# [Request]
Starting at the first line of the data below, write out each line exactly until you reach the line containing "return set_on_plunger(single(plate.cut(holes)))", and include that line too.

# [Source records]

────────────────────────────────────────

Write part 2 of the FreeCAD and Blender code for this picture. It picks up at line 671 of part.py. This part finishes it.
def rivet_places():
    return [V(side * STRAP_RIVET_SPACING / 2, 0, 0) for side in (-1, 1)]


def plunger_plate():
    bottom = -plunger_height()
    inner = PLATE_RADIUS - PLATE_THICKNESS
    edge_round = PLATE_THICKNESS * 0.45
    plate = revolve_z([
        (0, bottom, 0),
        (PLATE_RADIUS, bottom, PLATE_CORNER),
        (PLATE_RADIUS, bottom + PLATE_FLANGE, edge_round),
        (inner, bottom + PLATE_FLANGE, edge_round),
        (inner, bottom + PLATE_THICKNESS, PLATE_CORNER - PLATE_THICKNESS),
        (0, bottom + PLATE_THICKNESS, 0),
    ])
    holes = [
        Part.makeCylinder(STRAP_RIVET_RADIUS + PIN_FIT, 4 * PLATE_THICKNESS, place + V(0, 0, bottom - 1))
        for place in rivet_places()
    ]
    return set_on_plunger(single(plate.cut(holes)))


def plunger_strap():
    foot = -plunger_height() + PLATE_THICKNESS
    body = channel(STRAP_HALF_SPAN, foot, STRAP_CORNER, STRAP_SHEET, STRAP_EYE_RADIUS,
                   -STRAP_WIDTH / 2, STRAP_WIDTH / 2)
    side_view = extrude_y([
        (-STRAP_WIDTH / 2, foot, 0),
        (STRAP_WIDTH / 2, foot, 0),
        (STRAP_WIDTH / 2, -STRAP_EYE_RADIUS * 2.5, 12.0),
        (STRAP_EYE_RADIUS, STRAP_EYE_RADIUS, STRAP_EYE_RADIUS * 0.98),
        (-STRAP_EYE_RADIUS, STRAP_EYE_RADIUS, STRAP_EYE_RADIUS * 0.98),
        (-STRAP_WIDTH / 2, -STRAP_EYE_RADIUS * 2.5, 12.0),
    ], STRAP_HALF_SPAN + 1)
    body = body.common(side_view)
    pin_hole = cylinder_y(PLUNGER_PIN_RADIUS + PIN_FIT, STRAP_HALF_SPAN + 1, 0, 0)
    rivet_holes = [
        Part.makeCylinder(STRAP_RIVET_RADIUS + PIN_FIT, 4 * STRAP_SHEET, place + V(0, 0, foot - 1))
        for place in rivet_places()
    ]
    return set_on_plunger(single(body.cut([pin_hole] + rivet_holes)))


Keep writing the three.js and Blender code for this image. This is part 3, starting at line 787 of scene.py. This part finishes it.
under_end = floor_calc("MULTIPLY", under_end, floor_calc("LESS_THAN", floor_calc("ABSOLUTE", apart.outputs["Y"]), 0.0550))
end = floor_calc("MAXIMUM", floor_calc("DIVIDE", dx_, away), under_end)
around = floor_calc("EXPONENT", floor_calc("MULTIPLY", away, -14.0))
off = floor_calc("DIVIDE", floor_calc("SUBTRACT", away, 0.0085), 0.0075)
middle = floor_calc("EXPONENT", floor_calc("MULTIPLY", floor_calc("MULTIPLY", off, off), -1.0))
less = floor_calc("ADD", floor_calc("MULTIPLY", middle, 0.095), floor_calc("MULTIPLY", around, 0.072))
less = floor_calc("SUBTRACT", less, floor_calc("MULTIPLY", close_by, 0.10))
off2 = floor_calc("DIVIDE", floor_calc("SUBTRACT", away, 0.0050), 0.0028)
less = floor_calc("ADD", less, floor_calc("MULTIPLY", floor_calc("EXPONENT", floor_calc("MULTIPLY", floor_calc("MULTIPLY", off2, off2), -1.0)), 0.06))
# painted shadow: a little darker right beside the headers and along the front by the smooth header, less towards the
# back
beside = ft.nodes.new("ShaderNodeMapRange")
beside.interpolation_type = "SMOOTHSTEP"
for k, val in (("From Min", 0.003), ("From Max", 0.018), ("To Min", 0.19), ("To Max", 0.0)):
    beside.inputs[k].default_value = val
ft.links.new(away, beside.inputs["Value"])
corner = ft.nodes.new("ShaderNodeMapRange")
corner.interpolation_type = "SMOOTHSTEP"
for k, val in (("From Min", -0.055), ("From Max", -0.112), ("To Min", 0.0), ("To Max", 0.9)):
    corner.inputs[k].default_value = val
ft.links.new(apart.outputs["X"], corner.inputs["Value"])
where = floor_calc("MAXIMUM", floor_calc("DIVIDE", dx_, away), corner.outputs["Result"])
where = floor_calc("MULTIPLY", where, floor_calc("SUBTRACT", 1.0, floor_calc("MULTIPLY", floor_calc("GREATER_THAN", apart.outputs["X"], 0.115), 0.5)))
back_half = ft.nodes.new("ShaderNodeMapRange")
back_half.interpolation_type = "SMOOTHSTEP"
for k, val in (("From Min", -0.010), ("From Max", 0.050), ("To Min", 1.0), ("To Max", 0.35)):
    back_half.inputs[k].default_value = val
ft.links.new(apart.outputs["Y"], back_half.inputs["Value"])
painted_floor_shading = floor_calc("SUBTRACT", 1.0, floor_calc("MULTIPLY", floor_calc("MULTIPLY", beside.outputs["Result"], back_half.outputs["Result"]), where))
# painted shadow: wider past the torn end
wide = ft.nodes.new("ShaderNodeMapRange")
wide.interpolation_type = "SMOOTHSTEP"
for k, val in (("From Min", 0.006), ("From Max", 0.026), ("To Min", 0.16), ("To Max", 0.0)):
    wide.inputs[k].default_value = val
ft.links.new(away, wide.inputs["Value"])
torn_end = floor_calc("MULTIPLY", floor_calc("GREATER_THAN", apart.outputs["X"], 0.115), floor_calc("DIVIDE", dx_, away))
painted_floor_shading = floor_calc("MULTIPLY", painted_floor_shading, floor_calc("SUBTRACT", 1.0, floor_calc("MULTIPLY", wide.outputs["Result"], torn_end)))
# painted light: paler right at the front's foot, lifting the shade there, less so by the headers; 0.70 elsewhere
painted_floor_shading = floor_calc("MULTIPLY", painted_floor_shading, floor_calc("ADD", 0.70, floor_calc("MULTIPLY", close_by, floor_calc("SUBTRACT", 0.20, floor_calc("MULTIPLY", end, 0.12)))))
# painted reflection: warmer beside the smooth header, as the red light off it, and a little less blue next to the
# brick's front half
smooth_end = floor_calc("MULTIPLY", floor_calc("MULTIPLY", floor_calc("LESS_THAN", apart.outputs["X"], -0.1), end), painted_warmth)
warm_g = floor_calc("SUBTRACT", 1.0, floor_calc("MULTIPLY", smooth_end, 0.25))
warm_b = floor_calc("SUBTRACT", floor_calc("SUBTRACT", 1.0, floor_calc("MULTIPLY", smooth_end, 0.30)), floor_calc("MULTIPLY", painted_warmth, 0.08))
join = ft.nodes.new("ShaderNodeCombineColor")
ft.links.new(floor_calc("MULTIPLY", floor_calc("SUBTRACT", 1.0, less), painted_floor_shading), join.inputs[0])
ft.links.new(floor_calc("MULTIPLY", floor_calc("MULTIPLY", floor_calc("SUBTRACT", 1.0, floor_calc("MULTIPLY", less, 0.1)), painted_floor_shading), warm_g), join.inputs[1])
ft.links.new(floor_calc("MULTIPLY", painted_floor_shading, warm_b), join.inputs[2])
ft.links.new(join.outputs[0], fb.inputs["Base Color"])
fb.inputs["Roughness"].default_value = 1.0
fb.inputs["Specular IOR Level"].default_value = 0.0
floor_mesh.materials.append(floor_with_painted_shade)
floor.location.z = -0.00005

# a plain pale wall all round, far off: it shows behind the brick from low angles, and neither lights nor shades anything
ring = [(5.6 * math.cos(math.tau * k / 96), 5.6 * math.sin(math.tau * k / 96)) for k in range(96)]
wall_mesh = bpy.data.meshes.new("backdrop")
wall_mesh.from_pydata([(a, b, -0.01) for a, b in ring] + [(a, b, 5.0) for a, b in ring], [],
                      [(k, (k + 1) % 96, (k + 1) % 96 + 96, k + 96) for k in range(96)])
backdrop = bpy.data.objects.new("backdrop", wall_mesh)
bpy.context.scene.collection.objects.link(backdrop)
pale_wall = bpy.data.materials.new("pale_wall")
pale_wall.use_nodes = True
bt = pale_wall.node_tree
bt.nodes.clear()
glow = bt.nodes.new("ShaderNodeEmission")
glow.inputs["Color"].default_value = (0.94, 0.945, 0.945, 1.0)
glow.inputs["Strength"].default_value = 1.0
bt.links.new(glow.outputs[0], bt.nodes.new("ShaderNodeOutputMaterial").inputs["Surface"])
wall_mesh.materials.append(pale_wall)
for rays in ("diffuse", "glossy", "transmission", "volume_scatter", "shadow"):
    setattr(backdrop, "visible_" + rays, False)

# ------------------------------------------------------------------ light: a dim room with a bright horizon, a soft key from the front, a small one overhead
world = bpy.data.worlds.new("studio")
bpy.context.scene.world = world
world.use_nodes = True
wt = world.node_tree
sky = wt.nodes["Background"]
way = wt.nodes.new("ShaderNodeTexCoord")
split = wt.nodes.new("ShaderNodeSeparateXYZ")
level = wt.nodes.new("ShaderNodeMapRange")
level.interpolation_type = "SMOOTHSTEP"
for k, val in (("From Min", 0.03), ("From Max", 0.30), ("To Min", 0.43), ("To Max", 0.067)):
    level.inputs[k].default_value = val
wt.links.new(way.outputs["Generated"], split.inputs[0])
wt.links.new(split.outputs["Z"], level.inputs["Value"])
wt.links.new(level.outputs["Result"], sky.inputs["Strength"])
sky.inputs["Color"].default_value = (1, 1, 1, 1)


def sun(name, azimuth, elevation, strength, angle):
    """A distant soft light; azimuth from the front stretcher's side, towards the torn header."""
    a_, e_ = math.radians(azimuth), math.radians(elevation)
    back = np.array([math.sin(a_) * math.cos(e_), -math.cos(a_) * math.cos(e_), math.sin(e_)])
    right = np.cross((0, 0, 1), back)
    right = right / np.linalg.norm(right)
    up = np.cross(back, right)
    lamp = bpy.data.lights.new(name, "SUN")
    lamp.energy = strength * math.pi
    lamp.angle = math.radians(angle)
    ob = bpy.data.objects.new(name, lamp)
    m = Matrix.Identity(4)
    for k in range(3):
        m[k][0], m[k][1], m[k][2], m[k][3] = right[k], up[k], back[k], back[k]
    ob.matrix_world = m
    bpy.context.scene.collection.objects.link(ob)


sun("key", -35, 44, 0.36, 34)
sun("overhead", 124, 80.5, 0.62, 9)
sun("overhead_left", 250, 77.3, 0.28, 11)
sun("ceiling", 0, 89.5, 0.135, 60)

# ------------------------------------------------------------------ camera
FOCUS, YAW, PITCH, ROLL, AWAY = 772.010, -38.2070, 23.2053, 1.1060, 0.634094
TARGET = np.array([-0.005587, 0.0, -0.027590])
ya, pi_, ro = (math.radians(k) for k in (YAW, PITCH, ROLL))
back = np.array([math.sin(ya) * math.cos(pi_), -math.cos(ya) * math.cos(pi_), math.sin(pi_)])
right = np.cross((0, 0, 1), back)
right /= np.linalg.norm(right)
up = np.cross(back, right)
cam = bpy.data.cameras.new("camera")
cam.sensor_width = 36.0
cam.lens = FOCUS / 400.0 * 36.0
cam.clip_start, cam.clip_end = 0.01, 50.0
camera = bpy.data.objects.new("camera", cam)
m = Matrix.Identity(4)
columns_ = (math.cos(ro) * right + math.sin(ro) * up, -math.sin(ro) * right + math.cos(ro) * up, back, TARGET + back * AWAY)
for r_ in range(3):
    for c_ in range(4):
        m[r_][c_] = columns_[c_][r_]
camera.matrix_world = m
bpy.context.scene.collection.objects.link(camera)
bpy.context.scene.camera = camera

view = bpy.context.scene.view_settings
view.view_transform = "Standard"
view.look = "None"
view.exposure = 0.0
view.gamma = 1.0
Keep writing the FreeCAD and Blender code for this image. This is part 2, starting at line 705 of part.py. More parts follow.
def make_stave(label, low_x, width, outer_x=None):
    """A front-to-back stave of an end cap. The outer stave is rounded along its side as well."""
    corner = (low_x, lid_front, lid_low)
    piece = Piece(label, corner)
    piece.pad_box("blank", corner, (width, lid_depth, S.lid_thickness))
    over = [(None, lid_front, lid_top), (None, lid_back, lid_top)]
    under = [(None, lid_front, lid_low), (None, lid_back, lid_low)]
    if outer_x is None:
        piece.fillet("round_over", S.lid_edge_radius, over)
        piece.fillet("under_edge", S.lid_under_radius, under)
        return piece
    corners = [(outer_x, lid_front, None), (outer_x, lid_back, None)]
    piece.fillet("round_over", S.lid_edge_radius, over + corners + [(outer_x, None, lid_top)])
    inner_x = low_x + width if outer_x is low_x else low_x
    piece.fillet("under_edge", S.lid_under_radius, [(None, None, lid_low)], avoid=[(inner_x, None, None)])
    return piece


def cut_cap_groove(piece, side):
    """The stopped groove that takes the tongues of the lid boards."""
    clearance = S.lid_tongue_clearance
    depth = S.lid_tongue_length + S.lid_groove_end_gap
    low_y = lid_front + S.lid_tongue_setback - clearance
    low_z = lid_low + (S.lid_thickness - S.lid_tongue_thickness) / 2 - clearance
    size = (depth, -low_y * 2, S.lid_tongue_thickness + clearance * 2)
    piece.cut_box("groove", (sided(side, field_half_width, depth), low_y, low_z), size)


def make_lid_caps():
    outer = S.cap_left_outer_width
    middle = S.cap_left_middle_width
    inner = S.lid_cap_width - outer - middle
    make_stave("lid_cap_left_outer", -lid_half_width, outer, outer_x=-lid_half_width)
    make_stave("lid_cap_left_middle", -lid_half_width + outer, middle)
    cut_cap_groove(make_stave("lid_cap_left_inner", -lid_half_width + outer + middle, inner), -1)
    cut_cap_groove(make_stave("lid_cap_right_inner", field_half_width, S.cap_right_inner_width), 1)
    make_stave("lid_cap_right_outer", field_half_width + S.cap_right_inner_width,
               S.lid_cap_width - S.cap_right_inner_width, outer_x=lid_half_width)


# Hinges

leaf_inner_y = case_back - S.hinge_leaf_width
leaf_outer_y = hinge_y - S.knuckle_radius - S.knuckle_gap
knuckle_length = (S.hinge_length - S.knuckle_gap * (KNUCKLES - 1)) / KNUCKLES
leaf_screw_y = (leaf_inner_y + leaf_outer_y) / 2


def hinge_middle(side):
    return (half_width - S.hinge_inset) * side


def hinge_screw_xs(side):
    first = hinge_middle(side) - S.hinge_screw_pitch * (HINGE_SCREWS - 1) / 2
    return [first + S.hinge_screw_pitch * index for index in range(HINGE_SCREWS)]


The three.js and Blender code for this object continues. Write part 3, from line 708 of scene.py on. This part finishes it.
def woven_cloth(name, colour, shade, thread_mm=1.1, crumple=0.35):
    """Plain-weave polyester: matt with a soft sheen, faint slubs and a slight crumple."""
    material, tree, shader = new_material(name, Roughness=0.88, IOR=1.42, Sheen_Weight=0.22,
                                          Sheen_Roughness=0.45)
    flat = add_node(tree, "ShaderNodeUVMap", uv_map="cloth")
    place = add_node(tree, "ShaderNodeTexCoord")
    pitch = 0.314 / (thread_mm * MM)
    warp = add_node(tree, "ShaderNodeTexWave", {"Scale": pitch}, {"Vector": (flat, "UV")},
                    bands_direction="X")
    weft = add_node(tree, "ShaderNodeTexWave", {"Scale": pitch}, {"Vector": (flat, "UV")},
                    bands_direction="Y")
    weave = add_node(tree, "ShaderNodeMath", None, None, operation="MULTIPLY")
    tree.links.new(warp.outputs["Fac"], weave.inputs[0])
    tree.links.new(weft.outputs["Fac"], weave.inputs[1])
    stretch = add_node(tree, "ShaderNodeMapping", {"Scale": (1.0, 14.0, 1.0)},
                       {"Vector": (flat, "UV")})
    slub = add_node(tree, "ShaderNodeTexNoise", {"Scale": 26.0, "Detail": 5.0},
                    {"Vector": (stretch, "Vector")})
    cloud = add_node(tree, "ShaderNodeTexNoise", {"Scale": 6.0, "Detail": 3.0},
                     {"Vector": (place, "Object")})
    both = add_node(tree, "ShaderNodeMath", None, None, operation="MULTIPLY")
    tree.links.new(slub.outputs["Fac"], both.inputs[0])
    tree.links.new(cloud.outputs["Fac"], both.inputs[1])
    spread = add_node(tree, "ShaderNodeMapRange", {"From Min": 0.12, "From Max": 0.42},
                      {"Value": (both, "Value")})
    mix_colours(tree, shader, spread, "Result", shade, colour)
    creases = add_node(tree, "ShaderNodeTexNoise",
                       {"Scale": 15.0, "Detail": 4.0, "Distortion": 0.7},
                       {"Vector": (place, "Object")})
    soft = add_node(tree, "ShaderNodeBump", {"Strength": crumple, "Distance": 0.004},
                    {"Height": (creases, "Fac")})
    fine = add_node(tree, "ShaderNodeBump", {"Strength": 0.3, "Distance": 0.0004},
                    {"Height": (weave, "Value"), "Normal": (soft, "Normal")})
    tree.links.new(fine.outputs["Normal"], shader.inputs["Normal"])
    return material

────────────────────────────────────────

# [Exercise output]
Write part 2 of the FreeCAD and Blender code for this picture. It picks up at line 671 of part.py. This part finishes it.
def rivet_places():
    return [V(side * STRAP_RIVET_SPACING / 2, 0, 0) for side in (-1, 1)]


def plunger_plate():
    bottom = -plunger_height()
    inner = PLATE_RADIUS - PLATE_THICKNESS
    edge_round = PLATE_THICKNESS * 0.45
    plate = revolve_z([
        (0, bottom, 0),
        (PLATE_RADIUS, bottom, PLATE_CORNER),
        (PLATE_RADIUS, bottom + PLATE_FLANGE, edge_round),
        (inner, bottom + PLATE_FLANGE, edge_round),
        (inner, bottom + PLATE_THICKNESS, PLATE_CORNER - PLATE_THICKNESS),
        (0, bottom + PLATE_THICKNESS, 0),
    ])
    holes = [
        Part.makeCylinder(STRAP_RIVET_RADIUS + PIN_FIT, 4 * PLATE_THICKNESS, place + V(0, 0, bottom - 1))
        for place in rivet_places()
    ]
    return set_on_plunger(single(plate.cut(holes)))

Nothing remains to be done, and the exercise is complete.